He has donated $5 million to the University of Maine. He is the recipient of  an Honorary Doctorate from his alma mater, Middlebury College. A library on its campus has also been named for him. He formerly sat on its board of trustees, on the Worcester Academy's, and on Newbury College's. He sits on the board of trustees of the Sports Museum of New England and formerly Boston Children's Museum.

As of 2017, Davis is the 324th richest person in the world, and the 94th richest in the United States, with an estimated wealth of US$5.1 billion.

Personal life
Davis is married, and has two children.

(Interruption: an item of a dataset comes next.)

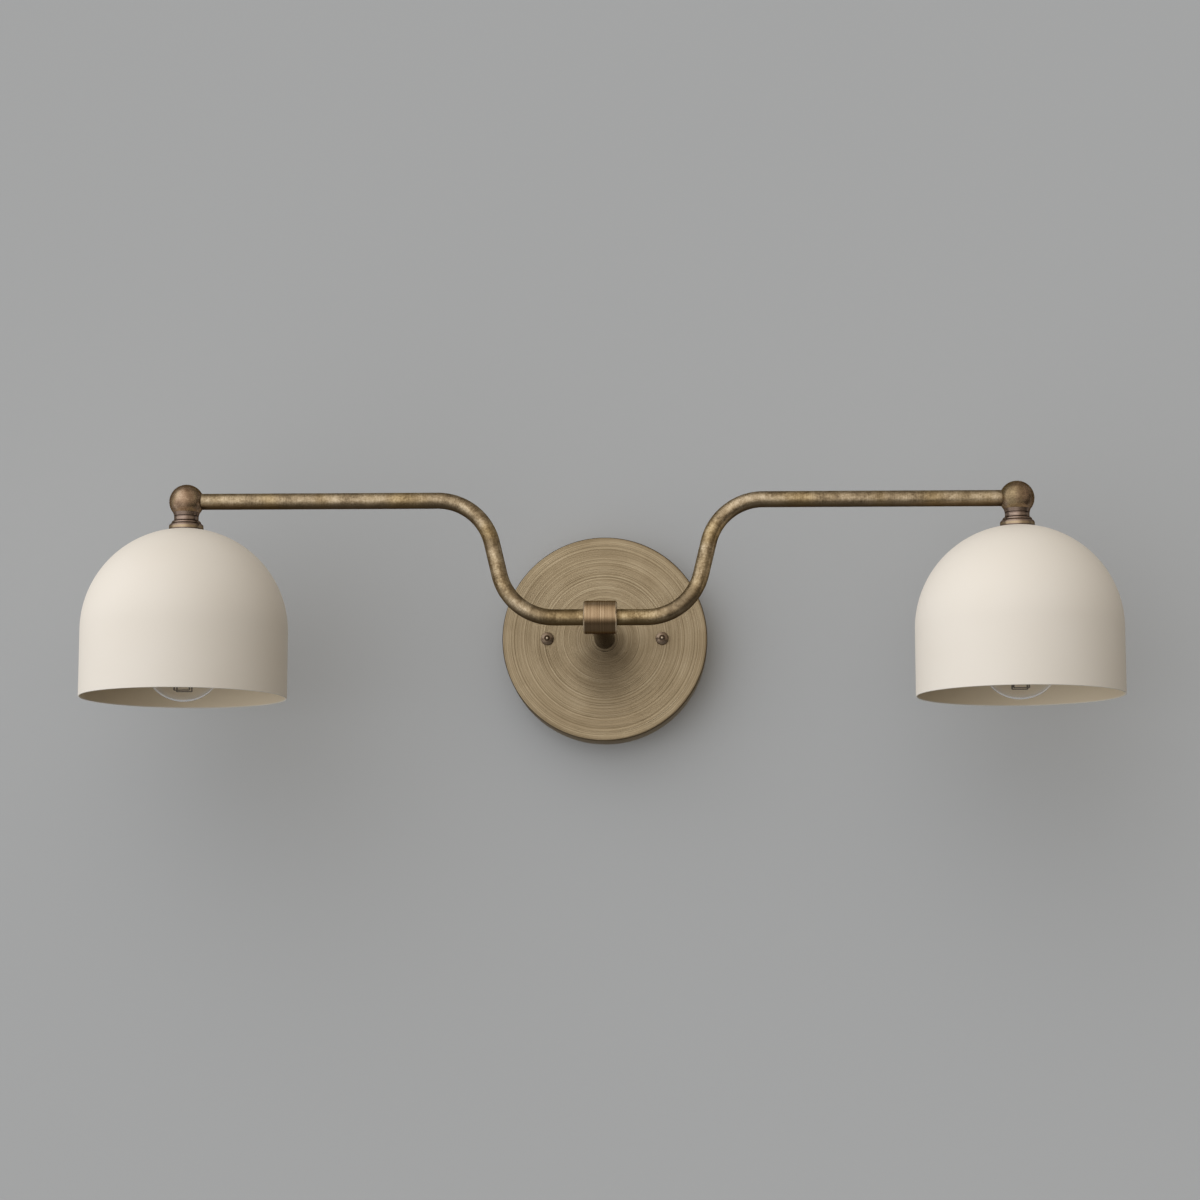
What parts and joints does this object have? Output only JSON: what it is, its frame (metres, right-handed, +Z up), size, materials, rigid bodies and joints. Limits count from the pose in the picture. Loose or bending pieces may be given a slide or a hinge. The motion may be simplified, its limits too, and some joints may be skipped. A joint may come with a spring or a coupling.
{
  "type": "double arm wall light",
  "caption": "Wall light with a round brass backplate, a stem and hub, S-bent tube arms and domed metal shades that open downwards over screw-in bulbs.",
  "frame": {"origin": "middle of the wall bracket's back face, in the plane of the wall, centred between its two screw slots", "axes": "+Z up, +X to the right seen from the room and along the arms, +Y into the wall, so the light stands out along -Y"},
  "size_m": [0.609, 0.1875, 0.1432],
  "materials": {
    "turned_brass": "aged, brushed in turned rings",
    "aged_tube_brass": "mottled dark patina over satin tube",
    "bronzed_ball": "satin, pinkish brown patina",
    "bone_paint": "matte bone",
    "bracket_steel": "zinc plated",
    "earth_green": "green dyed zinc",
    "earth_copper": "bare copper",
    "connector_plastic": "moulded",
    "socket_plastic": "moulded phenolic",
    "contact_brass": "bright pressed",
    "wire_sleeve": "smooth sleeve",
    "solder": "solder",
    "bulb_insulator_glass": "black glass",
    "bulb_cap_metal": "rolled thread",
    "clear_glass": "clear",
    "filament_phosphor": "phosphor coated rod"
  },
  "bodies": {
    "wall_bracket": {"box_bar": "bracket_steel"},
    "fixture": {"stud_bar": "bracket_steel", "canopy_studs": "bracket_steel", "earth_screw": "earth_green", "earth_lead": "earth_copper", "backplate": "turned_brass", "stem_ring": "turned_brass", "stem": "turned_brass", "centre_nipple": "bracket_steel", "centre_washer": "bracket_steel", "centre_locknut": "bracket_steel", "hub": "turned_brass", "hub_set_screws": "bracket_steel", "wire_connectors": "connector_plastic", "arm_left": "aged_tube_brass", "ball_left": "bronzed_ball", "neck_left": "turned_brass", "shade_nipple_left": "bracket_steel", "shade_left": "bone_paint", "shade_washer_left": "bracket_steel", "shade_locknut_left": "bracket_steel", "socket_body_left": "socket_plastic", "socket_shell_left": "contact_brass", "socket_contact_left": "contact_brass", "wires_left": "wire_sleeve", "arm_right": "aged_tube_brass", "ball_right": "bronzed_ball", "neck_right": "turned_brass", "shade_nipple_right": "bracket_steel", "shade_right": "bone_paint", "shade_washer_right": "bracket_steel", "shade_locknut_right": "bracket_steel", "socket_body_right": "socket_plastic", "socket_shell_right": "contact_brass", "socket_contact_right": "contact_brass", "wires_right": "wire_sleeve"},
    "bulb_left": {"bulb_contact_left": "solder", "bulb_insulator_left": "bulb_insulator_glass", "bulb_cap_left": "bulb_cap_metal", "bulb_glass_left": "clear_glass", "bulb_mount_left": "clear_glass", "bulb_bridges_left": "bracket_steel", "bulb_filaments_left": "filament_phosphor"},
    "cap_nut_left": {"cap_nut_left": "turned_brass"},
    "bulb_right": {"bulb_contact_right": "solder", "bulb_insulator_right": "bulb_insulator_glass", "bulb_cap_right": "bulb_cap_metal", "bulb_glass_right": "clear_glass", "bulb_mount_right": "clear_glass", "bulb_bridges_right": "bracket_steel", "bulb_filaments_right": "filament_phosphor"},
    "cap_nut_right": {"cap_nut_right": "turned_brass"}
  },
  "joints": [
    {"name": "level_swivel", "type": "hinge", "parent": "wall_bracket", "child": "fixture", "pos_m": [0, -0.003, 0], "axis": [0, 1, 0], "range_deg": [-8, 8]},
    {"name": "bulb_left_out", "type": "slide", "parent": "fixture", "child": "bulb_left", "axis": [0, 0, -1], "range_m": [0, 0.12]},
    {"name": "bulb_right_out", "type": "slide", "parent": "fixture", "child": "bulb_right", "axis": [0, 0, -1], "range_m": [0, 0.12]},
    {"name": "cap_nut_left_off", "type": "slide", "parent": "fixture", "child": "cap_nut_left", "axis": [0, -1, 0], "range_m": [0, 0.03]},
    {"name": "cap_nut_right_off", "type": "slide", "parent": "fixture", "child": "cap_nut_right", "axis": [0, -1, 0], "range_m": [0, 0.03]}
  ]
}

He lives in Newton, Massachusetts.

Politics
Davis has donated $500,000 to Mitt Romney's Super PAC, Restore Our Future.

Davis donated almost $400,000 to the Trump Victory Committee in September 2016. In an interview given to Wall Street Journal reporter Sara Germano on the day following the 2016 presidential election of Donald Trump, a New Balance senior executive suggested support for Trump due to his opposition to the Trans-Pacific Partnership. Widely reported social-media reaction documented numerous New Balance owners destroying or disposing of their shoes—with many pledging lifetime boycotts of the company.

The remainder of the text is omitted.